To list all the reasons why I cannot take this movie as canon would make a very long entry all on its own, but a moment ago one small, yet crucial point crystallized for me. Allow me to share.
Timeline problems aside -- and First Strike has many of them -- this story is meant to take place at the beginning of Yuri's career with the Imperial Knights and to demonstrate why he left them. We already know why in canon (Yuri explains that having to work inside the system meant having to be a part of and accept what was wrong with the system, which he couldn't bear), but this is a defining moment in Yuri's character arc.
Only, it's not really, because aside from not being in the Knights anymore at the end of the movie, Yuri doesn't develop at all.
At the beginning of the movie, we should have seen a Yuri who was wide-eyed and idealistic -- proud to be an Imperial Knight, proud to have fulfilled the dream he and Flynn shared as children. He was still a bit sloppy (Flynn fondly recalls in-game at one point that Yuri used to track muddy footprints into the room they shared as cadets), but one thing we say about Yuri over and over again during Tales of Vesperia is that he's nothing like an Imperial Knight. And Yuri protests, with some exasperation, "Is it really so hard for everyone to believe I used to be a knight?"
Thematically, the movie should have shown what Yuri was like back then, when he was younger and more innocent.
Now, I'm not saying that Yuri in the Imperial Knights should have necessarily been all that much more like Flynn -- but should he have been excited to be a Knight? Yes. Should he have had a lot of respect for people like Alexei and Niren, good knights? (Yeah, I know Alexei wasn't a good guy in the movie. That's another complaint I have.) Yes. There should have been something here for us to contrast with Yuri's later cynicism. Not because characters in prequels should always "grow into" their present-day selves, I don't even like that trope -- but because this was a time period when Yuri changed, a lot, according to game canon.
But First Strike doesn't do any of that. The Yuri we meet at the beginning of it is already belligerent, already incredibly uninspired by speeches on the purpose of the Knights, already not taking his duties even remotely seriously. (I mean, he starts a bar fight, what was that about. Seriously: what was it about? I've only seen the movie once.) He has so little respect for the uniform he's earned that Flynn demands to know why he's in the Knights at all. (Which is, like, a giant plot hole all by itself; but First Strike Flynn seems to suffer from intermittent amnesia, so oh well.)

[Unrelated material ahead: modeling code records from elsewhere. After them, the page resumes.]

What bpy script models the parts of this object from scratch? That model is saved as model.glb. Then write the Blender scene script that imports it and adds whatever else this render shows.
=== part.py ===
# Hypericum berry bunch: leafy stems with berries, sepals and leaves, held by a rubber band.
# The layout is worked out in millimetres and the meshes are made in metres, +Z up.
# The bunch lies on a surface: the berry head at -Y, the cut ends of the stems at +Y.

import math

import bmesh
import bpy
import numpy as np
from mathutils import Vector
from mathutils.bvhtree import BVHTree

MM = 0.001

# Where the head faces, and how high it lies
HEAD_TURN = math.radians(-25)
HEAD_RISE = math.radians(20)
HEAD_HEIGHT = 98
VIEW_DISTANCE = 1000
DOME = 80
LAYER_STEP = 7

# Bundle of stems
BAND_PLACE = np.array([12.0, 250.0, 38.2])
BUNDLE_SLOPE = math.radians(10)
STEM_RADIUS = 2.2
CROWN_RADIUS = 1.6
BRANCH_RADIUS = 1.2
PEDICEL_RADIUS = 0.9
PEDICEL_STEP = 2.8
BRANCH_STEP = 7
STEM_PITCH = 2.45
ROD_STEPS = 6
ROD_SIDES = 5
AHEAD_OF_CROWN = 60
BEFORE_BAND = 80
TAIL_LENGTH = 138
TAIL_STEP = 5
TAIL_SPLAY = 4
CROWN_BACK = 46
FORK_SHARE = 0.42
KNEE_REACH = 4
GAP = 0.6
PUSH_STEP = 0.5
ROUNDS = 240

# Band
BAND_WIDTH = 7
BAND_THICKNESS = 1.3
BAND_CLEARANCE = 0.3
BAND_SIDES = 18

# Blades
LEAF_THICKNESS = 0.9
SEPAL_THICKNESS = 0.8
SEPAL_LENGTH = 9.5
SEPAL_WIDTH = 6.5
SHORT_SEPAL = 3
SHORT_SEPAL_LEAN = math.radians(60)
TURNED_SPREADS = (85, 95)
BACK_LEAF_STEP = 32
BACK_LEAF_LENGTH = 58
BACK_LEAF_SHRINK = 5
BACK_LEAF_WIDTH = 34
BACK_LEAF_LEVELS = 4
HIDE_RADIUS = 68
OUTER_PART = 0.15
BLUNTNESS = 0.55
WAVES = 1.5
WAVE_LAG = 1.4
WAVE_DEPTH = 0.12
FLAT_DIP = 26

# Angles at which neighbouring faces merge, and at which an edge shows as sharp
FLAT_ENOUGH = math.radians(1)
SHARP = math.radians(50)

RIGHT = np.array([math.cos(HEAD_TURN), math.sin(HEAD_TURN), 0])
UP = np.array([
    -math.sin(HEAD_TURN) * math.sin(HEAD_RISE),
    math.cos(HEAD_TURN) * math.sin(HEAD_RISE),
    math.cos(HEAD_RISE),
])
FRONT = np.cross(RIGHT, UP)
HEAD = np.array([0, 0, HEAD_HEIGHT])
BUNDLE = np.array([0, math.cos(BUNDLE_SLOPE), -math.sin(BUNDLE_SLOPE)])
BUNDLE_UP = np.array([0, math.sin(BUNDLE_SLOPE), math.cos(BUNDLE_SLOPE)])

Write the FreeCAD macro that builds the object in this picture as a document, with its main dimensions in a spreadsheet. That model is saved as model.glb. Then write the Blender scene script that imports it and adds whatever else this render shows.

The point is: Yuri is already cynical. He's already a big, cynical troll, sarcastic about his role as an Imperial Knight, dismissive of Flynn and everyone else. Leaving the Knights at the end of the movie doesn't happen as a result of character growth but because a captain he only met and grew attached to over the course of the movie died. And I mean, it could have been because of the corruption that led to the death -- because Alexei denied them the backup they needed, or because the whole incident they went to investigate had been caused by an arrogant noble (frankly, it should have been because of Alexei, he's full of wacky blastia experiments) -- but it wasn't. It was very plainly because Yuri just thought the Knights wouldn't be the same without Niren in their midst, and Yuri leaves them amiably, waving a cheerful goodbye to Flynn.
Which is another problem -- in the game, it seems very clear that Yuri leaving the Knights caused a schism between himself and Flynn. They grew apart, and it's really only over the course of the game that they come back together again. In the movie, it's more like Yuri leaving the Knights and the experiences they had together right before it created their friendship, and you're left wondering at what point they started ruining it.
I don't know why all of this happened, but I'm willing to bet it's at least partly because Yuri consistently ranks up there in Namco's character popularity polls. IIRC, he's the most popular protagonist they've ever had, and one of the most popular characters, period. So, when the time came to make a movie, no one really wanted to mess with that. No one wanted to try and write a different kind of Yuri, whom the audiences might not enjoy as much as they'd enjoyed the Yuri in the game. Unfortunately, the end result is a movie that isn't really about that guy; it's about a pale imitation of him with a similar character design and the same voice actor. That's what happens when you hire a writer to do your screenplay who was not involved with the original product in any way, and apparently has no real understanding of what makes the characters interesting, let alone beloved.
And really, the movie is barely about even the pale imitation of Yuri; it does much more for the stories of Repede and Flynn, albeit not necessarily good things. (Crazy question. Why does Flynn need a Freudian excuse for wanting to work within the system? Yuri's the anarchist, and anarchy is the thing that doesn't come naturally to people. If anyone needs a Freudian excuse, it's Yuri. Also, even assuming Flynn's excuse for the mind-boggling desire to uphold the law IS that his dad died disobeying orders, it seems like the movie wants him to have come to terms with that -- so why is he still so by the book in the game...?)
See, it's things like this that kept me from enjoying the movie: I don't hate it for being noncanon, it's just that the way in which it is noncanon was -- at best -- thoroughly uninteresting to me.